In one aspect, a server in the plurality of servers may change from one state to another, such as “coming up” to “up.” In this aspect, a change of state may initiate actions that facilitate management of the key-value pairs in primary storage locations, and copies of the key-value pairs in backup storage locations. FIG. 5 is a flow diagram illustrating one embodiment 500 whereby data stored in a working store (e.g., primary location) can be managed when a change in server status occurs. At 502 the first server detecting that a status change has occurred in a server from the plurality of servers.
As described above, in one embodiment, a server in the plurality of connected servers may be in one of four states (conditions). “Up,” where the server is normally operationally, for example; “down,” where the server is unable to operate normally; “coming up,” where the server is transitioning to an “up” state; and “coming down,” where the server is transitioning to a “down” state. In this embodiment, the first server may identify that a second server, for example, from an up state to a coming down state.
In one embodiment, as described above, a server status tracker can determine a status of the respective servers, for example, by monitoring the servers, or by sending status requests to the servers. In this embodiment, the status tracker may periodically compile a status report for the servers and send the report to the respective connected server. In this way, for example, the first server may identify a status change of a second server from consecutive reports, such as a first report identifying an “up” state for the second server and a second report identifying a “coming down” state for the second server. As another example, the status report may identify a state change for a server based on the monitoring results, and the status report can include any identified status changes.
At 504 in the exemplary method 500, the first server determines what to do with the respective items (e.g., key-value pairs) stored in its working store, based on the status change. For example, when a server status changes, an assignment of a primary and backup location can potentially change for respective key-value pairs in a server's working store. That is, if a second server changes from an “up” to a “coming down” state, it may no longer act as a backup location.
At 506, a primary location server is identified for a key-value pair first server's working store, based on the key from the key-value pair and the status of a primary location server identified by the key. At 508, a backup location server is identified for a key-value pair first server's working store, again based on the key from the key-value pair and the status of a backup location server identified by the key.
At 510, a decision is made to determine whether the key-value pair is sent to another server. If the identified primary location server is the first server, and the primary location server is identified by the primary location metadata attached to the key-value pair (YES), the key-value pair (item) is left is the working storage of the first server, at 522. However, if the identified primary location server is not the first server, and/or the primary location server is not identified by the primary location metadata attached to the key-value pair (NO), the primary location metadata is updated to the identified primary location server, at 512; and the key-value pair is sent to the primary location server, where is can be stored in its working store.

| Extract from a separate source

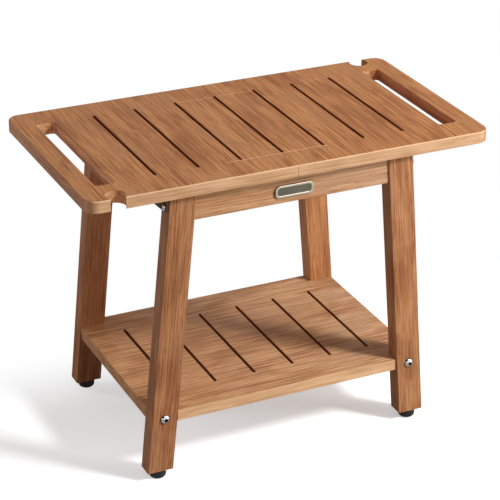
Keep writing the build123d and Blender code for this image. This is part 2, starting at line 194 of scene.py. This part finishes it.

In one example, the primary location server may not be the first server when the primary location server identified is in a “coming up” state. In this example, the server that is coming up will take ownership of the data, where it may have been the primary location prior to going down, and the first server merely took temporary ownership of the data during this time. Further, for example, the primary location metadata may not identify the first server when the data has already been moved, but the state change (or another state change) has superceded where the data has to be moved again (e.g., the server that the data was moved to is not in a condition to act as a primary location).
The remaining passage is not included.